Scott Conarroe | By Sea

3 March - 2 April 2011

Exhibition Dates: March 3 – April 2, 2011

Reception for the Artist: Thursday, March 3, 5-9pm

Artist Talk: Saturday, March 5, 2-3pm. Please RSVP as seating is limited

 

The Stephen Bulger Gallery is pleased to present our second solo show of colour photographs by Scott Conarroe. “By Sea” looks at the coastline perimeter of North America and the precarious undulating edge of our civilization.

 

Canada has the most expansive coastline on Earth; its boundary with the United States is the world's longest non-militarized boarder. Together these two nations form a vast geo-cultural bloc that extends from polar extremes to the tropics, from sparse hinterlands to modern metropolises. “By Sea” presents a study of North America on the cusp of a new climatic era. Cataclysmic weather and global social upheaval are anticipated, but for the time being they are seen as problems for others elsewhere. Conarroe’s photographs present the fading innocence of this idyll and a visual reference of the current state of the continent’s shorelines.

 

This body of work is reminiscent of “By Rail”, Conarroe's earlier study of North America's railways. Where “By Rail” follows a line of infrastructure through post-industrial land and cityscapes, “By Sea” traces a contour around them. In August 2009, Conarroe began photographing Quebec's Gaspe Peninsula as well as Newfoundland and the Maritimes. He worked his way south to the Florida Keys for December and then back up the Pacific to Alaska in the spring. When looking for a landscape to photograph, Conarroe states, “I like pictures that have a timeless, archetypal ambience, but that also describe and inform contemporary narratives.” This year, in the Canadian Forces Civilian Artist Program, Conarroe will photograph on the Arctic coast.

 

Conarroe received a BFA from the Emily Carr Institute of Art and Design in 2001 and an MFA from the Nova Scotia College of Art and Design in 2005. He is increasingly well known for his social landscapes which evoke romantic pictorial traditions.

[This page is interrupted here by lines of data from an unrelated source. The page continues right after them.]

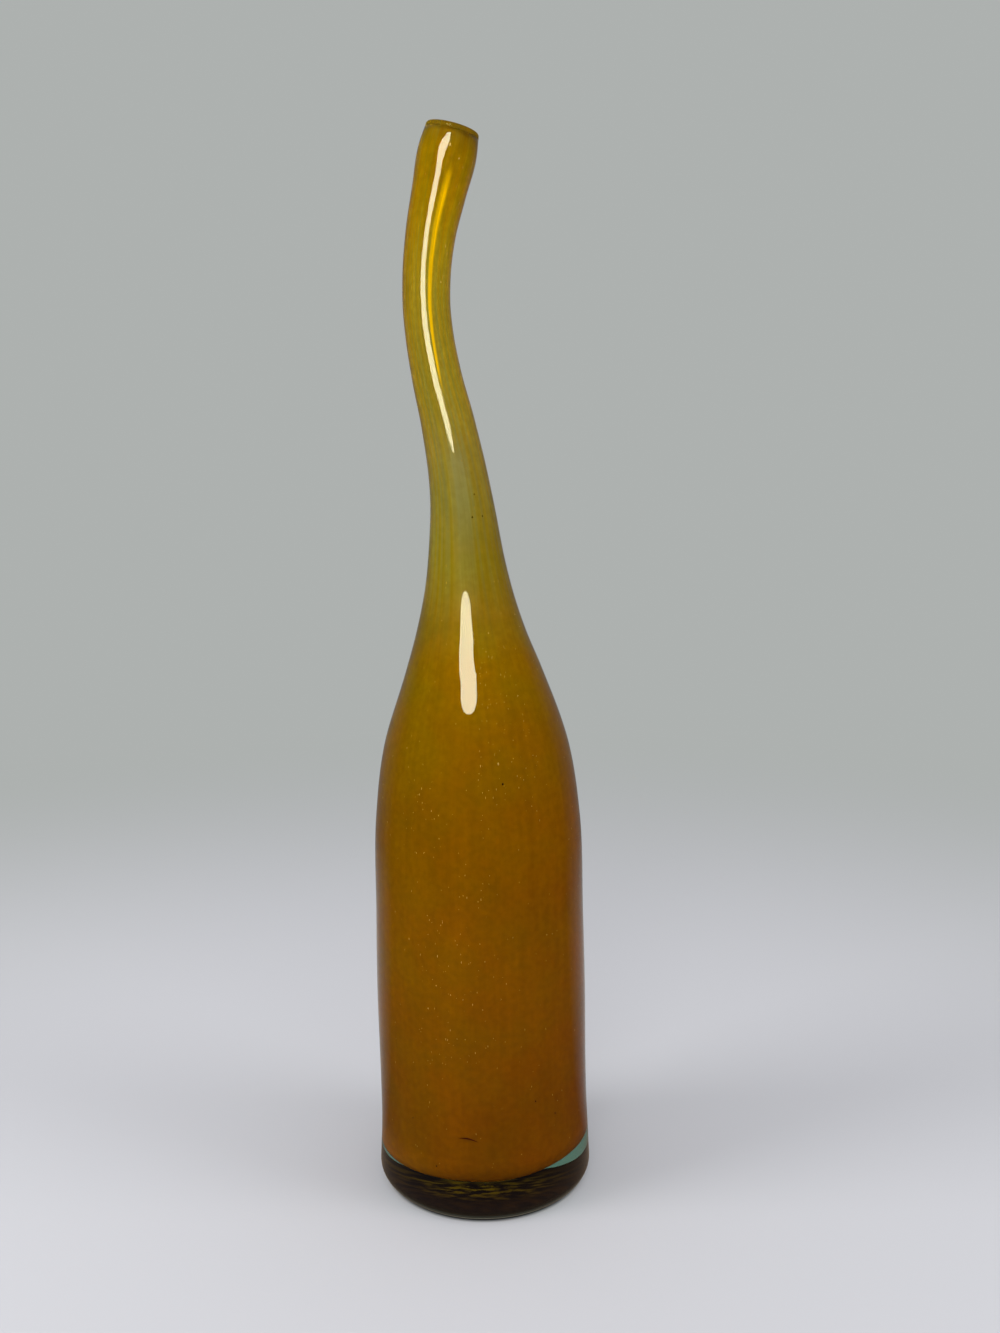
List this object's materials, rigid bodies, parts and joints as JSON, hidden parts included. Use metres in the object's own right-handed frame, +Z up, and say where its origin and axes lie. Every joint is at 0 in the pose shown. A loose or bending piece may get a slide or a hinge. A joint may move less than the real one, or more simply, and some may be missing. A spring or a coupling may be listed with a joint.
{
  "type": "swung glass vase",
  "caption": "Tall bottle-shaped glass vase: an amber inner layer cased in clear glass, a heavy clear base and a long neck swung into an S bend.",
  "frame": {"origin": "middle of the base, on the surface that the vase stands on", "axes": "+Z up through the base; the neck bends out towards -X and comes part of the way back; +Y runs away from the viewer of the picture"},
  "size_m": [0.117, 0.117, 0.5553],
  "materials": {
    "amber_glass": "fire-polished transparent amber glass with fine seed bubbles",
    "clear_glass": "fire-polished clear glass with a faint aqua tint"
  },
  "bodies": {
    "root": {"amber_body": "amber_glass", "amber_neck": "amber_glass", "clear_body": "clear_glass", "clear_neck": "clear_glass"}
  },
  "joints": []
}
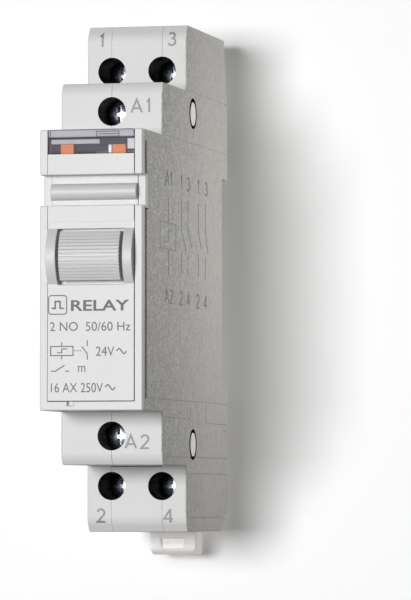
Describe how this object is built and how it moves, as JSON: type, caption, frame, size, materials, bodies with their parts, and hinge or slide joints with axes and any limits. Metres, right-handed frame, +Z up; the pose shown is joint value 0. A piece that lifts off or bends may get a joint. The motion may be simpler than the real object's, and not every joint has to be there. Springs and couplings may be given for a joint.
{
  "type": "din rail step relay",
  "caption": "One-module step relay for a 35 mm rail: stepped grey housing, box clamp terminals, thumb button, flag window, magnet, rocker and contacts, and a sliding rail clip.",
  "frame": {"origin": "middle of the seat that rests on the rail's front face", "axes": "+X right as seen from the front, +Y back into the rail, +Z up as mounted"},
  "size_m": [0.017, 0.0618, 0.0883],
  "materials": {
    "housing_plastic": "spark-eroded moulded grey",
    "front_plastic": "fine satin light grey",
    "window_plastic": "clear tinted plastic",
    "flag_plastic": "orange",
    "white_plastic": "natural white",
    "dark_plastic": "dark moulded",
    "bobbin_plastic": "dark blue moulded",
    "screw_steel": "bright zinc",
    "cage_steel": "zinc plated",
    "contact_brass": "bright",
    "copper_wire": "enamelled copper",
    "magnet_iron": "nickel plated iron",
    "contact_silver": "silver alloy",
    "spring_steel": "spring steel"
  },
  "bodies": {
    "housing": {"right_shell": "housing_plastic", "left_shell": "housing_plastic", "top_divider": "housing_plastic", "bottom_divider": "housing_plastic", "front_frame": "front_plastic", "front_plate": "front_plastic", "indicator_window": "window_plastic", "button_spring": "spring_steel", "joining_pin_top": "white_plastic", "joining_pin_bottom": "white_plastic", "coil_strip_a1": "contact_brass", "coil_strip_a2": "contact_brass", "coil_lead_a1": "copper_wire", "coil_lead_a2": "copper_wire", "coil_bobbin": "bobbin_plastic", "coil_winding": "copper_wire", "magnet_core": "magnet_iron", "magnet_yoke": "magnet_iron", "rocker_axle": "spring_steel", "detent_spring": "spring_steel", "contact_strip_1": "contact_brass", "contact_strip_2": "contact_brass", "contact_strip_3": "contact_brass", "contact_strip_4": "contact_brass", "fixed_contact_left": "contact_silver", "fixed_contact_right": "contact_silver"},
    "button": {"manual_button": "front_plastic"},
    "armature": {"armature": "magnet_iron"},
    "pawl": {"pawl": "dark_plastic"},
    "rocker": {"rocker": "dark_plastic"},
    "flag_left": {"indicator_flag_left": "flag_plastic"},
    "flag_right": {"indicator_flag_right": "flag_plastic"},
    "blade_left": {"contact_blade_left": "contact_brass", "moving_contact_left": "contact_silver"},
    "blade_right": {"contact_blade_right": "contact_brass", "moving_contact_right": "contact_silver"},
    "clip": {"rail_clip": "white_plastic"},
    "screw_1": {"terminal_screw_1": "screw_steel"},
    "cage_1": {"clamp_cage_1": "cage_steel"},
    "screw_3": {"terminal_screw_3": "screw_steel"},
    "cage_3": {"clamp_cage_3": "cage_steel"},
    "screw_2": {"terminal_screw_2": "screw_steel"},
    "cage_2": {"clamp_cage_2": "cage_steel"},
    "screw_4": {"terminal_screw_4": "screw_steel"},
    "cage_4": {"clamp_cage_4": "cage_steel"},
    "screw_a1": {"terminal_screw_a1": "screw_steel"},
    "cage_a1": {"clamp_cage_a1": "cage_steel"},
    "screw_a2": {"terminal_screw_a2": "screw_steel"},
    "cage_a2": {"clamp_cage_a2": "cage_steel"}
  },
  "joints": [
    {"name": "armature_hinge", "type": "hinge", "parent": "housing", "child": "armature", "pos_m": [0, -0.0025, 0.0108], "axis": [1, 0, 0], "range_deg": [0, 8], "stiffness_Nm_per_rad": 0.02, "springref_deg": -2.86},
    {"name": "button_slide", "type": "slide", "parent": "housing", "child": "button", "axis": [0, 1, 0], "range_m": [0, 0.0012]},
    {"name": "rocker_tilt", "type": "hinge", "parent": "housing", "child": "rocker", "pos_m": [0, -0.0275, -0.005], "axis": [1, 0, 0], "range_deg": [0, 24]},
    {"name": "pawl_swing", "type": "hinge", "parent": "armature", "child": "pawl", "pos_m": [0, -0.0275, 0.0115], "axis": [1, 0, 0], "range_deg": [0, 20]},
    {"name": "flag_left_slide", "type": "slide", "parent": "housing", "child": "flag_left", "axis": [0, 0, -1], "range_m": [0, 0.0021]},
    {"name": "flag_right_slide", "type": "slide", "parent": "housing", "child": "flag_right", "axis": [0, 0, -1], "range_m": [0, 0.0021]},
    {"name": "blade_left_swing", "type": "hinge", "parent": "housing", "child": "blade_left", "pos_m": [-0.005, -0.0239, -0.019], "axis": [-1, 0, 0], "range_deg": [0, 8]},
    {"name": "blade_right_swing", "type": "hinge", "parent": "housing", "child": "blade_right", "pos_m": [0.005, -0.0239, -0.019], "axis": [-1, 0, 0], "range_deg": [0, 8]},
    {"name": "clip_slide", "type": "slide", "parent": "housing", "child": "clip", "axis": [0, 0, -1], "range_m": [0, 0.0035], "stiffness_N_per_m": 3000, "springref_m": -0.001},
    {"name": "screw_1_turn", "type": "hinge", "parent": "housing", "child": "screw_1", "pos_m": [-0.0043, -0.02, 0.0345], "axis": [0, 1, 0], "range_deg": [0, 1800]},
    {"name": "cage_1_lift", "type": "slide", "parent": "housing", "child": "cage_1", "axis": [0, -1, 0], "range_m": [0, 0.003]},
    {"name": "screw_3_turn", "type": "hinge", "parent": "housing", "child": "screw_3", "pos_m": [0.0043, -0.02, 0.0345], "axis": [0, 1, 0], "range_deg": [0, 1800]},
    {"name": "cage_3_lift", "type": "slide", "parent": "housing", "child": "cage_3", "axis": [0, -1, 0], "range_m": [0, 0.003]},
    {"name": "screw_2_turn", "type": "hinge", "parent": "housing", "child": "screw_2", "pos_m": [-0.0043, -0.02, -0.0345], "axis": [0, 1, 0], "range_deg": [0, 1800]},
    {"name": "cage_2_lift", "type": "slide", "parent": "housing", "child": "cage_2", "axis": [0, -1, 0], "range_m": [0, 0.003]},
    {"name": "screw_4_turn", "type": "hinge", "parent": "housing", "child": "screw_4", "pos_m": [0.0043, -0.02, -0.0345], "axis": [0, 1, 0], "range_deg": [0, 1800]},
    {"name": "cage_4_lift", "type": "slide", "parent": "housing", "child": "cage_4", "axis": [0, -1, 0], "range_m": [0, 0.003]},
    {"name": "screw_a1_turn", "type": "hinge", "parent": "housing", "child": "screw_a1", "pos_m": [0, -0.036, 0.0264], "axis": [0, 1, 0], "range_deg": [0, 1440]},
    {"name": "cage_a1_lift", "type": "slide", "parent": "housing", "child": "cage_a1", "axis": [0, -1, 0], "range_m": [0, 0.0024]},
    {"name": "screw_a2_turn", "type": "hinge", "parent": "housing", "child": "screw_a2", "pos_m": [0, -0.036, -0.0264], "axis": [0, 1, 0], "range_deg": [0, 1440]},
    {"name": "cage_a2_lift", "type": "slide", "parent": "housing", "child": "cage_a2", "axis": [0, -1, 0], "range_m": [0, 0.0024]}
  ],
  "couplings": [
    {"joint": "button_slide", "follows": "armature_hinge", "m_per_rad": 0.0085944},
    {"joint": "rocker_tilt", "follows": "flag_left_slide", "rad_per_m": 199.46},
    {"joint": "flag_right_slide", "follows": "flag_left_slide", "ratio": 1},
    {"joint": "pawl_swing", "follows": "flag_left_slide", "rad_per_m": 166.22},
    {"joint": "blade_left_swing", "follows": "flag_left_slide", "rad_per_m": 66.48},
    {"joint": "blade_right_swing", "follows": "flag_left_slide", "rad_per_m": 66.48},
    {"joint": "screw_1_turn", "follows": "cage_1_lift", "rad_per_m": 10472},
    {"joint": "screw_3_turn", "follows": "cage_3_lift", "rad_per_m": 10472},
    {"joint": "screw_2_turn", "follows": "cage_2_lift", "rad_per_m": 10472},
    {"joint": "screw_4_turn", "follows": "cage_4_lift", "rad_per_m": 10472},
    {"joint": "screw_a1_turn", "follows": "cage_a1_lift", "rad_per_m": 10472},
    {"joint": "screw_a2_turn", "follows": "cage_a2_lift", "rad_per_m": 10472}
  ]
}
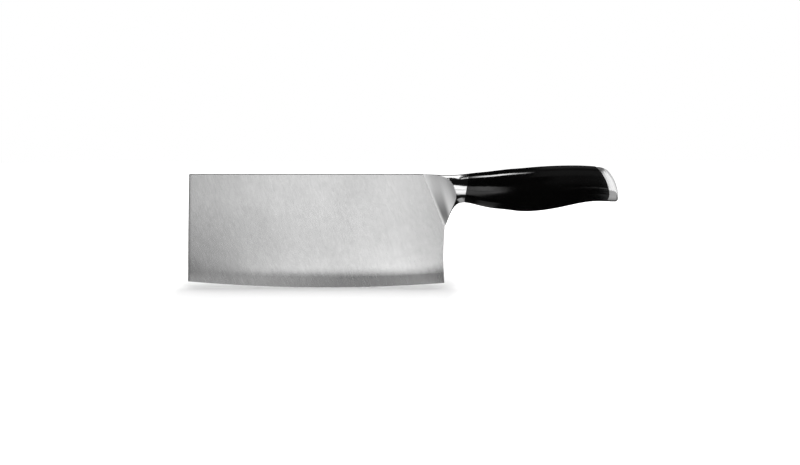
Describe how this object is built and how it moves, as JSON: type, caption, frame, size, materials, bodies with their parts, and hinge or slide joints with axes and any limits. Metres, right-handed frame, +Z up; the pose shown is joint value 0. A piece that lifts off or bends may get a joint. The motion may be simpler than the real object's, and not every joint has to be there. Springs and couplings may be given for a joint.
{
  "type": "chinese cleaver",
  "caption": "Tall rectangular slicing cleaver: satin blade with a curved edge, hollow-ground steel bolster, black moulded grip and a polished end cap.",
  "frame": {"origin": "under the middle of the overall length, on the blade's middle plane, level with the lowest point of the curved edge", "axes": "+X along the handle towards its butt, +Y across the blade to the right side, +Z up from the edge towards the spine"},
  "size_m": [0.3024, 0.0222, 0.0859],
  "materials": {
    "satin_steel": "satin, brushed across the blade",
    "polished_steel": "mirror polished",
    "plain_steel": "as machined",
    "black_grip": "glossy black"
  },
  "bodies": {
    "root": {"blade": "satin_steel", "bolster": "polished_steel", "tang": "plain_steel", "tang_washer": "plain_steel", "tang_nut": "plain_steel", "grip_shell_left": "black_grip", "grip_shell_right": "black_grip", "end_cap": "polished_steel", "cap_pin_upper": "plain_steel", "cap_pin_lower": "plain_steel"}
  },
  "joints": []
}
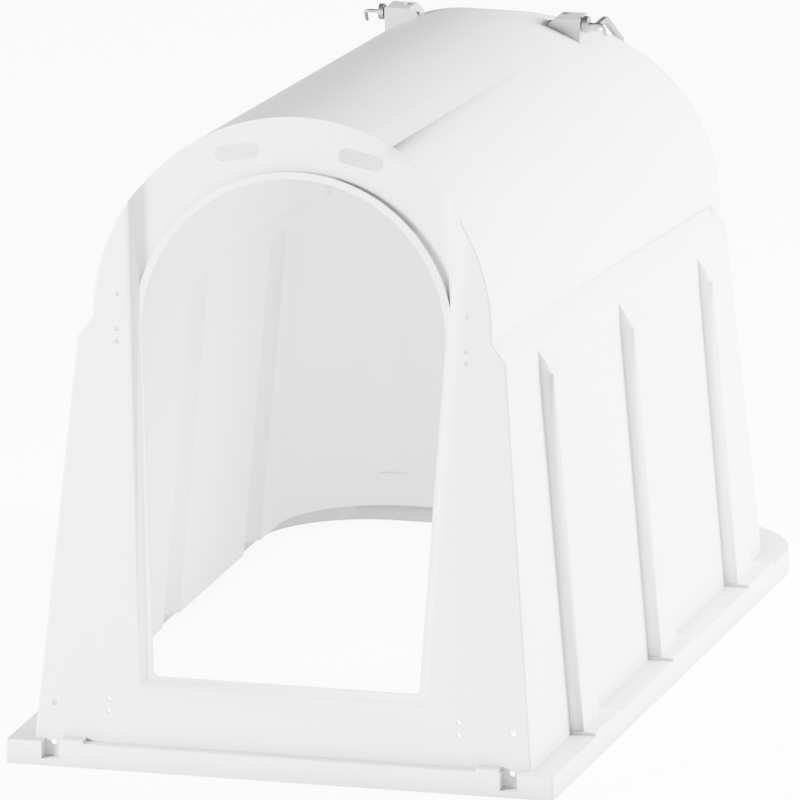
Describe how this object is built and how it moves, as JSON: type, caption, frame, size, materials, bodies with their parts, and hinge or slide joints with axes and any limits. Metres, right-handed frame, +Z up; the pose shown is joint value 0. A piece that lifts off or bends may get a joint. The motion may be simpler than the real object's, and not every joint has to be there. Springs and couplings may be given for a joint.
{
  "type": "calf hutch",
  "caption": "Moulded plastic animal hutch with a vaulted sloping roof, arched doorway, ribbed sides, base flange and a hinged rear hatch.",
  "frame": {"origin": "centre of the base flange's box, on the ground", "axes": "+Y to the rear along the ridge, +X to the right seen from the doorway, +Z up"},
  "size_m": [1.2, 2.215, 1.4028],
  "materials": {
    "white_shell": "satin",
    "grey_block": "matte",
    "dark_steel": "dark",
    "zinc_fastener": "zinc"
  },
  "bodies": {
    "hutch": {"hutch_shell": "white_shell", "hinge_bracket_left": "grey_block", "hinge_bracket_right": "grey_block", "bracket_bolts": "zinc_fastener", "bracket_washers": "zinc_fastener", "bracket_nuts": "zinc_fastener", "button_bolts": "zinc_fastener", "button_washers": "zinc_fastener", "button_nuts": "zinc_fastener"},
    "hatch": {"hatch_lid": "white_shell", "hinge_strap_left": "dark_steel", "hinge_strap_right": "dark_steel", "strap_bolts": "zinc_fastener", "strap_washers": "zinc_fastener", "strap_nuts": "zinc_fastener"},
    "pin_left": {"hinge_pin_left": "dark_steel"},
    "pin_right": {"hinge_pin_right": "dark_steel"},
    "button_left": {"turn_button_left": "grey_block"},
    "button_right": {"turn_button_right": "grey_block"}
  },
  "joints": [
    {"name": "hatch_hinge", "type": "hinge", "parent": "hutch", "child": "hatch", "pos_m": [0, 0.5565, 1.278], "axis": [1, 0, 0], "range_deg": [0, 130]},
    {"name": "pin_left_slide", "type": "slide", "parent": "hutch", "child": "pin_left", "axis": [-1, 0, 0], "range_m": [0, 0.1]},
    {"name": "pin_right_slide", "type": "slide", "parent": "hutch", "child": "pin_right", "axis": [1, 0, 0], "range_m": [0, 0.1]},
    {"name": "button_left_turn", "type": "hinge", "parent": "hutch", "child": "button_left", "pos_m": [-0.105, 1.00717, 0.90272], "axis": [0, 0.9744, 0.225], "range_deg": [0, 90]},
    {"name": "button_right_turn", "type": "hinge", "parent": "hutch", "child": "button_right", "pos_m": [0.105, 1.00717, 0.90272], "axis": [0, -0.9744, -0.225], "range_deg": [0, 90]}
  ]
}
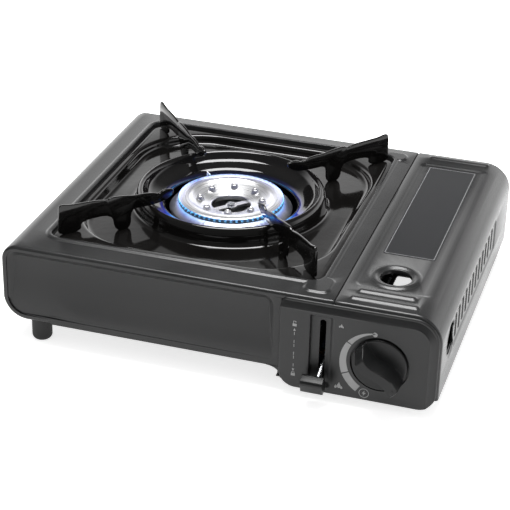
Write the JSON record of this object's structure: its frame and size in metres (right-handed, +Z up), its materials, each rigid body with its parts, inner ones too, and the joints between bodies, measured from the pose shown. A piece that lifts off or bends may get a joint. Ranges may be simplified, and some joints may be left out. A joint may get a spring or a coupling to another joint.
{
  "type": "butane cassette stove",
  "caption": "Portable table stove with a ring burner in a drip pan, blade pan supports, a lidded cartridge bay, a control knob and a cartridge lever.",
  "frame": {"origin": "middle of the box around the whole stove, on the surface that it stands on", "axes": "+X to the right, towards the cartridge bay; +Y to the back, away from the controls; +Z up"},
  "size_m": [0.34, 0.3, 0.1055],
  "materials": {
    "case_paint": "satin dark grey paint",
    "inner_steel": "satin dark grey paint",
    "moulding": "fine-grained matte moulding",
    "control_plastic": "smooth satin moulding",
    "enamel": "glossy fired enamel",
    "cast_aluminium": "satin die casting",
    "heat_aluminium": "mill finish sheet",
    "zinc_steel": "bright zinc plate",
    "die_cast": "satin zinc die casting",
    "brass": "machined",
    "copper": "drawn tube",
    "ceramic": "glazed ceramic",
    "rubber": "matte",
    "lead_sleeve": "satin sleeve"
  },
  "bodies": {
    "case": {"case_wrap": "case_paint", "base_plate": "inner_steel", "base_tray": "inner_steel", "rear_panel": "case_paint", "front_fascia": "moulding", "bay_front_wall": "case_paint", "control_housing": "moulding", "partition": "inner_steel", "heat_plate": "heat_aluminium", "case_screws": "zinc_steel", "foot_front_left": "rubber", "foot_front_right": "rubber", "foot_rear_left": "rubber", "foot_rear_right": "rubber", "burner_body": "cast_aluminium", "burner_ring": "cast_aluminium", "burner_cap": "cast_aluminium", "burner_crossbar": "cast_aluminium", "burner_screw": "zinc_steel", "burner_bracket": "zinc_steel", "mixing_tube": "cast_aluminium", "air_shutter": "zinc_steel", "gas_jet": "brass", "gas_pipe": "copper", "spark_electrode": "ceramic", "electrode_bracket": "zinc_steel", "ignition_lead": "lead_sleeve", "piezo_igniter": "control_plastic", "regulator_body": "die_cast", "regulator_cover": "zinc_steel", "regulator_screws": "zinc_steel", "regulator_bracket": "inner_steel", "inlet_seal": "rubber", "collar_guide": "inner_steel", "lever_bracket": "inner_steel", "carriage_rivets": "zinc_steel", "lid_pins": "zinc_steel"},
    "lid": {"canister_lid": "case_paint"},
    "pan_set": {"drip_pan": "enamel", "pan_collar": "enamel", "pan_support_front_left": "enamel", "pan_support_front_right": "enamel", "pan_support_rear_left": "enamel", "pan_support_rear_right": "enamel"},
    "knob": {"control_knob": "control_plastic", "valve_spindle": "zinc_steel"},
    "lever": {"lock_lever": "zinc_steel", "lever_knob": "control_plastic", "lever_shaft": "zinc_steel", "drive_arm": "zinc_steel"},
    "carriage": {"cartridge_carriage": "zinc_steel"}
  },
  "joints": [
    {"name": "lid_hinge", "type": "hinge", "parent": "case", "child": "lid", "pos_m": [0.1662, 0.011, 0.0179], "axis": [0, 1, 0], "range_deg": [0, 95]},
    {"name": "pan_lift", "type": "slide", "parent": "case", "child": "pan_set", "axis": [0, 0, 1], "range_m": [0, 0.12]},
    {"name": "knob_turn", "type": "hinge", "parent": "case", "child": "knob", "pos_m": [0.1266, -0.132, 0.0392], "axis": [0, -1, 0], "range_deg": [-37, 112]},
    {"name": "lever_turn", "type": "hinge", "parent": "case", "child": "lever", "pos_m": [0.0832, -0.088, 0.04], "axis": [-1, 0, 0], "range_deg": [0, 48.9]},
    {"name": "carriage_slide", "type": "slide", "parent": "case", "child": "carriage", "axis": [0, 1, 0], "range_m": [0, 0.008]}
  ],
  "couplings": [
    {"joint": "carriage_slide", "follows": "lever_turn", "m_per_rad": 0.009364}
  ]
}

Using a large format camera and long exposures made at dawn, his richly coloured photographs of empty hockey rinks, town squares, and looming bridges have been exhibited internationally. In 2010, Conarroe's work was included in the Canadian pavilion at the Shanghai World Expo, he was an artist-in-residence at Villa Strauli in Winterthur, Switzerland and he was named among the year's top 30 emerging photographers by Photo District News.

 

“By Sea” was made possible with the support of the Ontario Arts Council, the Canadian Forces, and Light Work.